All these facts and figures are optimistic, but also leave a little confusion in their wake. Clearly, better infrastructure, more intelligent and robust policing, better skilled pre-hospital providers and the obvious ever-improving safety features of the vehicles themselves are helping to save lives. This is a trend that we can only hope will continue to improve. But the fact that the accident rate is still high, that there are still so many seriously injured, is still a cause for concern. 

The human element is one of the toughest to regulate. Emotion will always play a part in a driving, particularly in light of the descriptions of the Israeli driver that I have already mentioned. Actual attitudes need changing too, but that is hard to do when confronted with a seasoned driver who has years of driving experience and picking up of bad habits. Change needs to begin from the ground up, even before a 17-year-old is allowed to start to hold a steering wheel in their hand. It needs to start with the basics, for example teaching that riding a motorbike whilst wearing almost no protective gear is a path to almost certain disaster. 

Attitudes to alcohol need to change. No more the thought process of one drink will be ok.

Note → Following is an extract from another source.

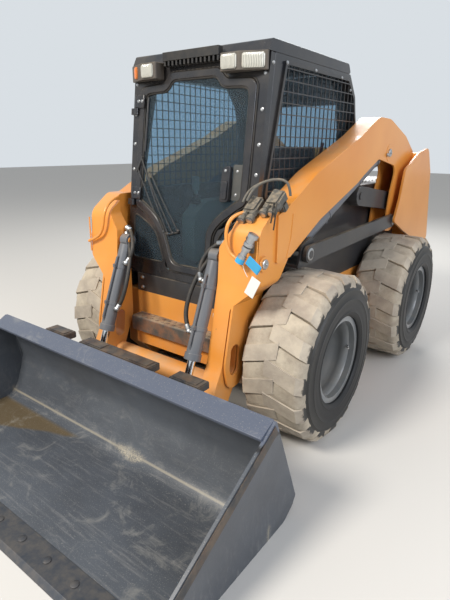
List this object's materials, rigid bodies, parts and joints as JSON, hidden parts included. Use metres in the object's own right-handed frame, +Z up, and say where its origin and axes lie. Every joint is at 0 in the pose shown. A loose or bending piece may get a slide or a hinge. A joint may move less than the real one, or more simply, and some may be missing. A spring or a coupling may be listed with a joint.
{
  "type": "skid steer loader",
  "caption": "Compact wheeled loader with closed cab, vertical-lift side arms, hydraulic cylinders and a wide front bucket.",
  "frame": {"origin": "on the ground, at the middle of the machine's length and width", "axes": "+Z up, -Y forward to the bucket, +X the machine's left"},
  "size_m": [1.91, 3.9, 2.004],
  "materials": {
    "orange_paint": "gloss enamel",
    "dark_paint": "satin powder coat",
    "grey_paint": "satin enamel",
    "cab_black": "satin powder coat",
    "chrome_rod": "hard chrome",
    "tyre_rubber": "dusty",
    "rim_grey": "satin",
    "bucket_steel": "scratched paint",
    "edge_steel": "worn",
    "glass": "tinted",
    "seat_vinyl": "vinyl",
    "engine_iron": "painted",
    "plastic": "moulded"
  },
  "bodies": {
    "chassis": {"belly_pan": "dark_paint", "chain_case_left": "orange_paint", "chain_case_right": "orange_paint", "side_wall_left": "orange_paint", "side_wall_right": "orange_paint", "tower_left": "orange_paint", "tower_right": "orange_paint", "nose_panel": "dark_paint", "nose_plate": "orange_paint", "step": "dark_paint", "engine_block": "engine_iron", "rear_bumper": "dark_paint", "tail_lamps": "plastic", "hood": "cab_black", "cab_front": "cab_black", "cab_side_left": "cab_black", "cab_side_right": "cab_black", "cab_back": "cab_black", "cab_windows": "glass", "cab_roof": "cab_black", "cab_floor": "cab_black", "roof_louvre": "dark_paint", "lamp_pods": "plastic", "side_screen_left": "cab_black", "side_screen_right": "cab_black", "seat_base": "dark_paint", "seat_cushion": "seat_vinyl", "seat_back": "seat_vinyl", "consoles": "plastic"},
    "wheel_front_left": {"rim_front_left": "rim_grey", "tyre_front_left": "tyre_rubber"},
    "wheel_front_right": {"rim_front_right": "rim_grey", "tyre_front_right": "tyre_rubber"},
    "wheel_rear_left": {"rim_rear_left": "rim_grey", "tyre_rear_left": "tyre_rubber"},
    "wheel_rear_right": {"rim_rear_right": "rim_grey", "tyre_rear_right": "tyre_rubber"},
    "lower_links": {"lower_link_left": "dark_paint", "lower_link_right": "dark_paint"},
    "upper_links": {"upper_link_left": "dark_paint", "upper_link_right": "dark_paint"},
    "boom": {"boom_arm_left": "orange_paint", "boom_arm_right": "orange_paint", "boom_front_tube": "orange_paint", "boom_rear_tube": "orange_paint"},
    "lift_barrels": {"lift_barrel_left": "grey_paint", "lift_barrel_right": "grey_paint"},
    "lift_rods": {"lift_rod_left": "chrome_rod", "lift_rod_right": "chrome_rod"},
    "bucket": {"coupler_plate": "bucket_steel", "bucket_shell": "bucket_steel", "cutting_edge": "edge_steel"},
    "tilt_barrels": {"tilt_barrel_left": "grey_paint", "tilt_barrel_right": "grey_paint"},
    "tilt_rods": {"tilt_rod_left": "chrome_rod", "tilt_rod_right": "chrome_rod"},
    "cab_door": {"cab_door": "cab_black", "door_glass": "glass"},
    "tailgate": {"tailgate": "orange_paint"}
  },
  "joints": [
    {"name": "wheel_front_left_spin", "type": "hinge", "parent": "chassis", "child": "wheel_front_left", "pos_m": [0.675, -0.4, 0.458], "axis": [1, 0, 0], "continuous": true},
    {"name": "wheel_front_right_spin", "type": "hinge", "parent": "chassis", "child": "wheel_front_right", "pos_m": [-0.675, -0.4, 0.458], "axis": [1, 0, 0], "continuous": true},
    {"name": "wheel_rear_left_spin", "type": "hinge", "parent": "chassis", "child": "wheel_rear_left", "pos_m": [0.675, 0.977, 0.458], "axis": [1, 0, 0], "continuous": true},
    {"name": "wheel_rear_right_spin", "type": "hinge", "parent": "chassis", "child": "wheel_rear_right", "pos_m": [-0.675, 0.977, 0.458], "axis": [1, 0, 0], "continuous": true},
    {"name": "boom_lift", "type": "hinge", "parent": "chassis", "child": "lower_links", "pos_m": [0, -0.4, 1], "axis": [1, 0, 0], "range_deg": [0, 42]},
    {"name": "boom_tail_pivot", "type": "hinge", "parent": "lower_links", "child": "boom", "pos_m": [0, 0.9, 1.03], "axis": [1, 0, 0], "range_deg": [-104.5, 0]},
    {"name": "upper_link_pivot", "type": "hinge", "parent": "chassis", "child": "upper_links", "pos_m": [0, 0.384, 1.236], "axis": [1, 0, 0], "range_deg": [0, 67.4]},
    {"name": "lift_barrel_pivot", "type": "hinge", "parent": "chassis", "child": "lift_barrels", "pos_m": [0, -0.37, 1.045], "axis": [1, 0, 0], "range_deg": [0, 21.96]},
    {"name": "lift_rod_slide", "type": "slide", "parent": "lift_barrels", "child": "lift_rods", "axis": [0, 0.9257, 0.3783], "range_m": [0, 0.5459]},
    {"name": "bucket_tilt", "type": "hinge", "parent": "boom", "child": "bucket", "pos_m": [0, -1, 0.22], "axis": [1, 0, 0], "range_deg": [-30, 106]},
    {"name": "tilt_barrel_pivot", "type": "hinge", "parent": "boom", "child": "tilt_barrels", "pos_m": [0, -0.798, 1.018], "axis": [1, 0, 0], "range_deg": [-2, 2]},
    {"name": "tilt_rod_slide", "type": "slide", "parent": "tilt_barrels", "child": "tilt_rods", "axis": [0, -0.37, -0.929], "range_m": [-0.0612, 0.206]},
    {"name": "cab_door_swing", "type": "hinge", "parent": "chassis", "child": "cab_door", "pos_m": [-0.404, -0.71985, 0.80847], "axis": [0, -0.1236, -0.9923], "range_deg": [0, 60]},
    {"name": "tailgate_swing", "type": "hinge", "parent": "chassis", "child": "tailgate", "pos_m": [-0.452, 1.831, 0.9], "axis": [0, 0, 1], "range_deg": [0, 100]}
  ],
  "couplings": [
    {"joint": "boom_tail_pivot", "follows": "boom_lift", "ratio": -2.4762},
    {"joint": "upper_link_pivot", "follows": "boom_lift", "ratio": 1.5976},
    {"joint": "lift_barrel_pivot", "follows": "boom_lift", "ratio": 0.51578},
    {"joint": "lift_rod_slide", "follows": "boom_lift", "m_per_rad": 0.73924},
    {"joint": "tilt_barrel_pivot", "follows": "bucket_tilt", "ratio": 0.01},
    {"joint": "tilt_rod_slide", "follows": "bucket_tilt", "m_per_rad": 0.1092}
  ]
}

You want to drive? Don't drink. 

Attitudes to other drivers need to change. Understanding that allowing one driver in ahead of you will not only benefit them, but will help the roads run smoother and reduce the aggression on the roads. 

Attitudes to seat belts and appropriate child restraints must change too. Particularly in certain sectors of society. 

It may take another generation, perhaps less, perhaps more, but if we want to reduce fatalities even further, we need the drivers themselves to cooperate. To understand that sometimes there really is a greater, even if unseen, good. 

Years ago, there was an advertising campaign here that promoted the following philosophy: 

"Don't just be right, be smart." 

A combination of the two would be even better.